A loan of $525 helped to set up individual nursery for 500 grafted cacao seedlings and finish cleaning underbrush surrounding mature trees.

Pablo's story

Pablo is a Mayan farmer from the village of San Jose, in Belize’s southernmost Toledo district. After two successive expansions, Pablo now farms around 1,000 cacao trees spread out over four acres of lowlands. His wife Victoriana and four live-in children are of major help at harvest time, as the family tends to work their own cacao instead of hiring outside help. Pablo’s family members are multilingual and speak both their native Maya Mopan as well as English.

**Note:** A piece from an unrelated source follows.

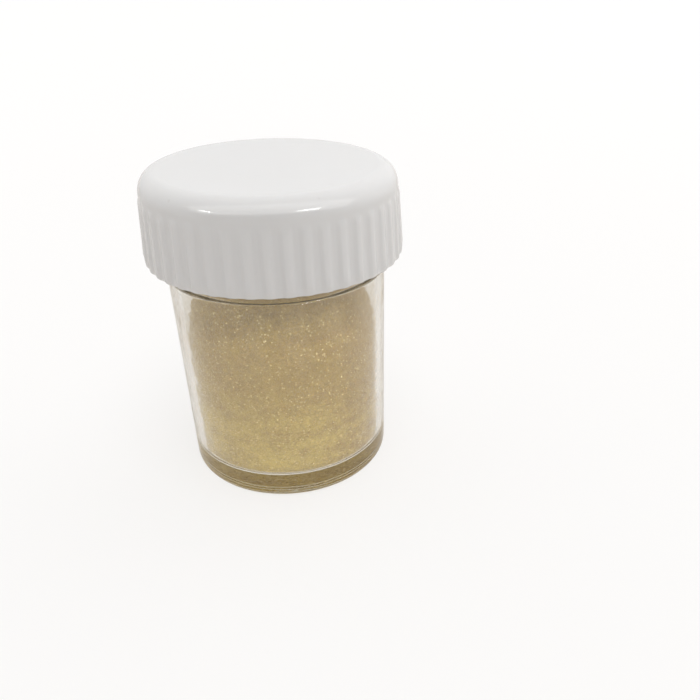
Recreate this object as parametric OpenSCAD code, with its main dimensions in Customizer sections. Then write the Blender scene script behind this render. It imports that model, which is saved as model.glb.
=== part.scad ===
// Small clear sample vial with a ribbed screw cap, filled with gold powder.
// Origin: centre of the foot, on the surface the vial stands on. +Z is up, millimetres.

/* [Jar] */
// Outer diameter of the straight body
body_d = 25.7; // [25:0.1:25.8]
// Height of the shoulder where the body ends and the neck begins
shoulder_z = 26.5; // [24:0.1:27]
// Thickness of the side wall
jar_wall = 1.0; // [0.9:0.05:1.1]
// Thickness of the floor
floor_t = 3; // [2:0.1:3.4]
// Radius of the rounded outer edge of the foot
heel_r = 1.3; // [0.6:0.1:2]
// Radius of the fillet between the floor and the wall inside
floor_fillet = 0.8; // [0.3:0.1:1]
// Depth of the shallow hollow under the foot
foot_hollow = 0.35; // [0.2:0.05:0.8]
// Height of the rim that the liner seals on
rim_z = 35.4; // [35:0.1:35.6]

/* [Cap] */
// Diameter over the ribs at the open end
cap_d = 30.2; // [30:0.1:30.6]
// Diameter over the ribs at the top end of the side
cap_top_d = 29; // [28.8:0.1:29.2]
// Height of the open end above the foot
cap_z = 28; // [27.8:0.05:28.3]
// Height of the whole vial, to the top of the cap
total_h = 37.8; // [37.6:0.1:38.2]
// Radius of the rounded edge around the top
cap_edge_r = 2.2; // [1.5:0.1:2.4]
// Thickness of the liner disc
liner_t = 1.1; // [0.9:0.1:1.2]
// Number of grip ribs around the side
rib_count = 46; // [40:2:50]
// Height that a rib stands out at the open end
rib_height = 0.3; // [0.2:0.05:0.35]
// Half the width of a rib where it leaves the side
rib_half_w = 0.52; // [0.4:0.02:0.6]

/* [Thread] */
// Rise of the thread in one turn
pitch = 4.233; // [4:0.001:4.3]
// Turns of thread on the neck
neck_turns = 1.15; // [1:0.05:1.2]
// Turns of thread inside the cap
cap_turns = 1.1; // [1:0.05:1.15]
// Height of a thread ridge above its wall
thread_depth = 0.75; // [0.6:0.05:0.8]
// Gap between the neck and the cap, all over the thread
thread_gap = 0.3; // [0.25:0.05:0.35]

/* [Contents] */
// Height of the top of the powder heap
fill_z = 30.3; // [28:0.1:30.5]
// Height where the powder leaves the wall and starts to slope in
heap_z = 18.8; // [16:0.1:20]

/* [Hidden] */
$fn = 96;
body_r = body_d / 2;
bore_r = body_r - jar_wall;
neck_r = body_r - 0.35;             // the neck steps in under the cap
edge_r = 0.3;                       // softened edges of the shoulder and the rim
foot_ring_w = 1.9;                  // flat ring that touches the surface
root_w = 1.9;                       // axial width of a ridge at its wall
crest_w = 0.9;                      // axial width of a ridge at its crest
bury = 0.3;                         // how deep a ridge is rooted in its wall
fade = 40;                          // degrees over which a ridge runs out at each end
ring_step = 6;                      // degrees between the sections of a ridge
neck_thread_z = 29.2;               // middle of the neck ridge where it starts
cap_thread_z = 29.5;                // middle of the cap ridge where it starts
flank_gap = 0.15;                   // gap between the flanks that pull the cap down
cap_bore_r = neck_r + thread_depth + thread_gap;
cap_ceiling_z = rim_z + liner_t;
liner_r = cap_bore_r - 0.3;
side_bottom_r = cap_d / 2 - rib_height;
side_top_r = cap_top_d / 2 - 0.1;     // the ribs run out towards the top
side_top_z = total_h - cap_edge_r;
rib_top_z = side_top_z - 0.7;       // a smooth band stays above the ribs
mouth_chamfer = 0.35;
powder_r = bore_r - 0.15;
rib_r = (rib_half_w * rib_half_w / rib_height + rib_height) / 2;

// How far the cap ridge sits below the neck ridge, centre to centre
overlap_r = (neck_r + cap_bore_r) / 2;
ridge_slope = (root_w - crest_w) / thread_depth;
neck_w_mid = root_w - (overlap_r - neck_r) * ridge_slope;
cap_w_mid = root_w - (cap_bore_r - overlap_r) * ridge_slope;
ridge_drop = (neck_w_mid + cap_w_mid) / 2 + flank_gap;
cap_thread_angle = 360 * (cap_thread_z - neck_thread_z + ridge_drop) / pitch;

// Height share of a ridge at an angle from its start: 0 at both ends, 1 in between
function run_out(angle, sweep) =
    let (t = max(0, min(1, angle / fade, (sweep - angle) / fade)))
    t * t * (3 - 2 * t);

// Four corners of one ridge section: root low, crest low, crest high, root high
function ridge_section(angle, sweep, wall_r, side, z) =
    let (share = run_out(angle, sweep))
    let (root = wall_r - side * bury)
    let (crest = wall_r - side * bury / 2 + side * (thread_depth + bury / 2) * share)
    let (mid_z = z + pitch * angle / 360)
    [
        [root * cos(angle), root * sin(angle), mid_z - root_w / 2],
        [crest * cos(angle), crest * sin(angle), mid_z - crest_w / 2],
        [crest * cos(angle), crest * sin(angle), mid_z + crest_w / 2],
        [root * cos(angle), root * sin(angle), mid_z + root_w / 2]
    ];

// Helical ridge on a round wall: side is 1 on the outside of a wall and -1 on the inside
module thread_ridge(wall_r, side, z, turns) {
    sweep = 360 * turns;
    count = round(sweep / ring_step);
    points = [for (i = [0:count]) each ridge_section(sweep * i / count, sweep, wall_r, side, z)];
    walls = [for (i = [0:count - 1], k = [0:3])
        let (a = 4 * i + k, b = 4 * i + (k + 1) % 4)
        side > 0 ? [b, b + 4, a + 4, a] : [a, a + 4, b + 4, b]];
    last = 4 * count;
    first_end = side > 0 ? [3, 2, 1, 0] : [0, 1, 2, 3];
    last_end = side > 0 ? [last, last + 1, last + 2, last + 3] : [last + 3, last + 2, last + 1, last];
    polyhedron(points, concat(walls, [first_end, last_end]), convexity = 6);
}

// Half outline of a round block from z0 to z1, with rounded lower and upper edges
module round_block(r, z0, z1, low, high) {
    translate([0, z0 + low]) square([r, z1 - z0 - low - high]);
    if (low > 0) {
        translate([0, z0]) square([r - low, 2 * low]);
        translate([r - low, z0 + low]) circle(low);
    }
    if (high > 0) {
        translate([0, z1 - 2 * high]) square([r - high, 2 * high]);
        translate([r - high, z1 - high]) circle(high);
    }
}

// Clear moulded jar with a thick floor, a stepped-in neck and its thread
module jar() color([0.9, 0.93, 0.92, 0.35]) {
    union() {
        rotate_extrude() difference() {
            union() {
                round_block(body_r, 0, shoulder_z, heel_r, edge_r);
                round_block(neck_r, floor_t, rim_z, 0, edge_r);
            }
            round_block(bore_r, floor_t, rim_z + 1, floor_fillet, 0);
            translate([0, -1]) square([body_r - heel_r - foot_ring_w, 1 + foot_hollow]);
        }
        thread_ridge(neck_r, 1, neck_thread_z, neck_turns);
    }
}

// Half outline of the cap without its ribs: a side that widens downwards, and a rounded top edge
module cap_outline() {
    slope = (side_bottom_r - side_top_r) / (side_top_z - cap_z);
    edge_x = side_top_r - cap_edge_r * sqrt(1 + slope * slope);
    touch = atan(slope);
    polygon([
        [0, cap_z],
        [side_bottom_r, cap_z],
        [edge_x + cap_edge_r * cos(touch), side_top_z + cap_edge_r * sin(touch)],
        [edge_x, total_h],
        [0, total_h]
    ]);
    translate([edge_x, side_top_z]) circle(cap_edge_r);
}

// One grip rib: a round bar laid along the side, with a round top end
module rib() {
    foot_z = cap_z - 1;
    low_x = side_bottom_r + rib_height - rib_r;
    high_x = cap_top_d / 2 - rib_r;
    lean = (low_x - high_x) / (side_top_z - cap_z);
    foot_x = low_x + lean;
    rise = rib_top_z - foot_z;
    translate([foot_x, 0, foot_z]) rotate([0, -atan(lean), 0]) {
        cylinder(h = rise * sqrt(1 + lean * lean), r = rib_r);
        translate([0, 0, rise * sqrt(1 + lean * lean)]) sphere(rib_r);
    }
}

// White screw cap with grip ribs outside and a thread inside
module cap() color("white") {
    union() {
        difference() {
            union() {
                rotate_extrude() cap_outline();
                for (i = [0:rib_count - 1]) rotate([0, 0, 360 * i / rib_count]) rib();
            }
            translate([0, 0, cap_z - 2]) cylinder(h = 2, r = cap_d);
            translate([0, 0, cap_z - 1]) cylinder(h = cap_ceiling_z - cap_z + 1, r = cap_bore_r);
            translate([0, 0, cap_z - 0.01])
                cylinder(h = mouth_chamfer, r1 = cap_bore_r + mouth_chamfer, r2 = cap_bore_r);
        }
        rotate([0, 0, cap_thread_angle]) thread_ridge(cap_bore_r, -1, cap_thread_z, cap_turns);
    }
}

// Soft foam disc inside the cap that seals on the rim
module cap_liner() color("whitesmoke")
    translate([0, 0, rim_z]) cylinder(h = liner_t, r = liner_r);

// Gold powder: packed against the wall low down, heaped with sloping shoulders above
module gold_powder() color([0.72, 0.6, 0.32])
    rotate_extrude() {
        round_block(powder_r, floor_t, heap_z, floor_fillet + 0.1, 0);
        polygon([
            [0, heap_z - 1],
            [powder_r, heap_z - 1],
            [powder_r, heap_z],
            [powder_r - 0.35, heap_z + 1.4],
            [powder_r - 1.2, heap_z + 4.2],
            [powder_r - 2.3, heap_z + 7.2],
            [powder_r - 3.7, fill_z - 2],
            [powder_r - 6, fill_z - 0.6],
            [powder_r - 8.7, fill_z - 0.1],
            [0, fill_z]
        ]);
    }

jar();
cap();
cap_liner();
gold_powder();
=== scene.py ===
import math
import random

import bpy
import numpy as np
from mathutils import Matrix, Vector


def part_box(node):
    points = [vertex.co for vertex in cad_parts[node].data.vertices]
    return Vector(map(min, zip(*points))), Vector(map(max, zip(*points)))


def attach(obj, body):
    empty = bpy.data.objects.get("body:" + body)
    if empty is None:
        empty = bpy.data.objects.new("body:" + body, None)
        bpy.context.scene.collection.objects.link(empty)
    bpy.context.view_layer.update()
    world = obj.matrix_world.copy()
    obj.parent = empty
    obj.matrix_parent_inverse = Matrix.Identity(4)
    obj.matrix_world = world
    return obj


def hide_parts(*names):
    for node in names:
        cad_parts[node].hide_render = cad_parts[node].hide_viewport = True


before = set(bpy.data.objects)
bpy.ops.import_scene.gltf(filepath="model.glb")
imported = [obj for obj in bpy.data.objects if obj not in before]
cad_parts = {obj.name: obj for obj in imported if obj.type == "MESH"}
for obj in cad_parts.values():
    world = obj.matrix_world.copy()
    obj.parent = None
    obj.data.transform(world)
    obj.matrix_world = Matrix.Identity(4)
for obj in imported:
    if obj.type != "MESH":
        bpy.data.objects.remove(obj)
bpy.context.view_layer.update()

mm = 0.001  # every setting below is in millimetres, and Blender works in metres
fullTurn = 2 * math.pi

# Places that the frame gives
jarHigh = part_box("jar")[1]
capLow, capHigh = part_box("cap")
linerLow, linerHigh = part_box("cap_liner")
powderLow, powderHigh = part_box("gold_powder")
rimHeight = jarHigh.z / mm
capBottom = capLow.z / mm
capTop = capHigh.z / mm
capRadius = capHigh.x / mm
floorHeight = powderLow.z / mm
fillHeight = powderHigh.z / mm


# The camera and the studio
cameraSettings = {
    "distance": 5.193,  # from the vial's axis, in cap radii
    "height": 3.755,    # above the floor, in cap radii
    "pan": -0.159,      # radians, to the right
    "tilt": -0.577,     # radians, downwards
    "lens": 34.84,
    "shiftX": -0.0438,
    "shiftY": 0.0722,
}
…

Farming was something Pablo was born into and embraced out of the need to support his family. He is happy to be able to offer his children the option of a high school education, which in Belize is both optional and comes at a high cost. Two of Victoriana and Pablo’s children are currently in school, and one has opted to follow in Pablo’s footsteps and work the land for a living.

Besides cacao, Pablo grows the traditional crops of beans, rice and corn, but is also experimenting with multi-cropping by planting fruit trees among his cacao and timber trees that provide the necessary shade and nutrients for both.

As most of the family’s income comes from cacao, their wellbeing rests on continuous efforts to maintain and grow yields. Pablo is requesting this loan to set up an individual nursery of 500 seedlings that will be transplanted in six months’ time to expand his farm. In order to increase yields and shorten the period before the new trees become productive, Pablo will use grafting. So-called side-grafting means implanting a bud into the trunk of more mature seedling, a technique that requires utmost precision and on average results in around 75 percent success rate.